After what had happened with Lesley and how she had woken up, Howell feared the same might happen with Trevor. And sure enough, Trevor must have heard something, for he stirred. Howell saw his intended victim lifting his head. Immediately, he rushed into the room, grabbed the nozzle and pulled the cover over Trevor. So much for the sedatives Hazel was supposed to have given her husband. But, as Howell told police later, he had now ‘crossed the Rubicon’, and there was no going back. Andrew and Lisa were fast asleep in an adjoining room. In a frenzied whisper, Hazel expressed her concern that fumes from the car might seep in under the children’s bedroom door, but Howell told her not to worry, that it would not happen.
He then jumped on top of Trevor in an attempt to try and wrap him in the bedcover. What happened next was not entirely clear to Howell: Trevor may have grabbed him by the wrist, and the two men wrestled and rolled on to the floor. The struggle might have lasted fifteen to twenty seconds. Howell bumped his head. He remembers them being on their knees together and at one stage looking each other in the eyes. Neither of them spoke, as he recalled. In an adjoining room, Hazel could hear the sounds of a struggle.

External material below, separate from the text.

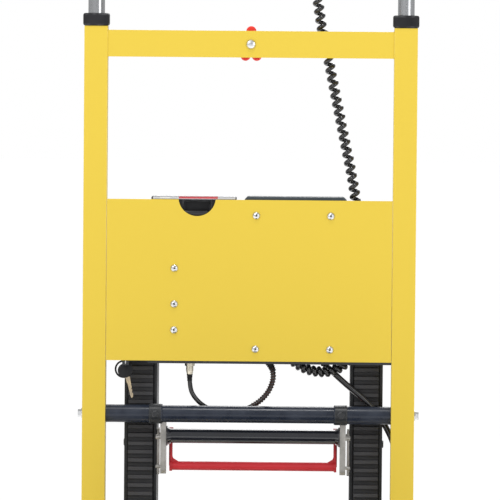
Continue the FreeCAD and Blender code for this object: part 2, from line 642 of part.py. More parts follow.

She would later find her husband’s watch on the floor.
By this stage Howell had the hose in his right hand and, desperate for a quick kill, he shoved the nozzle between Trevor’s teeth while pulling the blanket over his head, enfolding his body completely and trapping his arms. He then shoved the hose further in Trevor’s mouth and listened, as his victim gasped for breath and finally lost consciousness before dying.
Howell felt nauseous from the fumes. He was dizzy as well, but not so dizzy that he could not walk. But he knew he needed fresh air quickly. He went outside, switched off the car engine, and then ran out into the back garden to a small path leading into Mountsandel forest. He thought he was going to be sick in a hedge and he doubled over, holding his stomach. He didn’t vomit because, as he would later claim, he was afraid of leaving forensic evidence.
Meanwhile Hazel had dropped a pair of denim jeans, a blue sweat-shirt, socks and some lace-up shoes on the floor of the hallway for Howell to dress her dead husband in the spare bedroom. In one movement Howell carried him there from the main bedroom and dressed him. Then he put his victim’s body over his shoulder and made his way to the car. He opened the boot, lifted away the bicycle and set Trevor down, to the right of Lesley’s body. He swiftly covered both bodies with the sheet and placed the bicycle on top again.
Hazel already had a fire blazing in the living room and was in the process of getting rid of some of the incriminating evidence. Howell gave her the rolled-up hose to destroy – he didn’t want to dump it somewhere and risk it being found. She cut and hacked it into pieces and threw it on to the fire to burn. Hazel then went into the bedroom, pulled away the bed covers and pushed them into the washing machine. Years later Howell recalled: ‘I don’t even remember seeing her face. I just remember her presence rather, and reading how she was. I know I was particularly shocked that I had this physical struggle with Trevor and that he had fought back and that I’d overcome him and had to hold the pipe in his mouth. So there had to be panic. It was one of those things that, when you started, you’ve got to finish it. I just pushed through … I wasn’t particularly looking to see how Hazel was reacting, one way or the other. So it would be unfair of me to say she was distraught. I don’t think relief would be the right word [either] …’ He also revealed: ‘I never had to confront her, so there was never any eye-to-eye contact or face-to-face. I don’t need to look at her because sh
e’s there to be the perfect accomplice.’
Howell noticed that he had a bump on his head. He didn’t think Trevor had managed to strike out at him, but assumed now that he had. He would never subsequently discuss with his lover how her husband had fought for his life. For now, however, he was seized with the urgency of the next step in his plan.
He was worried that forensic evidence might be discovered in the bedroom. Perhaps a piece of skin belonging to him or Trevor – and which had been detached during their struggle – might be found in the fibres of the carpet? Howell had spent time in the forensic science laboratory at Queen’s during his year out studying anatomy, and he regarded himself as being forensically aware. And so he instructed Hazel as he left: ‘Make sure you hoover the floor.’ He did not tell her where he was going, because he was not even sure himself.
The Buchanans’ next-door neighbour, Ronnie Gray, then a primary school headmaster, had been in the bathroom of his house in the early hours. He opened the window and heard footsteps. He suspected it was a prowler and, in order to get a better view, he went to the lounge window at the front of his bungalow and looked out again. He saw a car driving out under the amber street-lights, and he guessed it was probably Trevor on his way out on some kind of police-related matter. It was approximately 3.40 a.m.
8.
‘Let this be our secret’
Colin Howell put his foot down on the accelerator and drove towards Castlerock, some four and a half miles away. In the boot of the car lay the bodies of his wife and his lover’s husband. He couldn’t quite believe what he had done. When he reached the outskirts of Coleraine, he turned right off the main road and on to the Cranagh Road, reducing the chances of someone spotting his car or, even worse, being waved to the side of the road by police – a not uncommon occurrence in Northern Ireland at the time.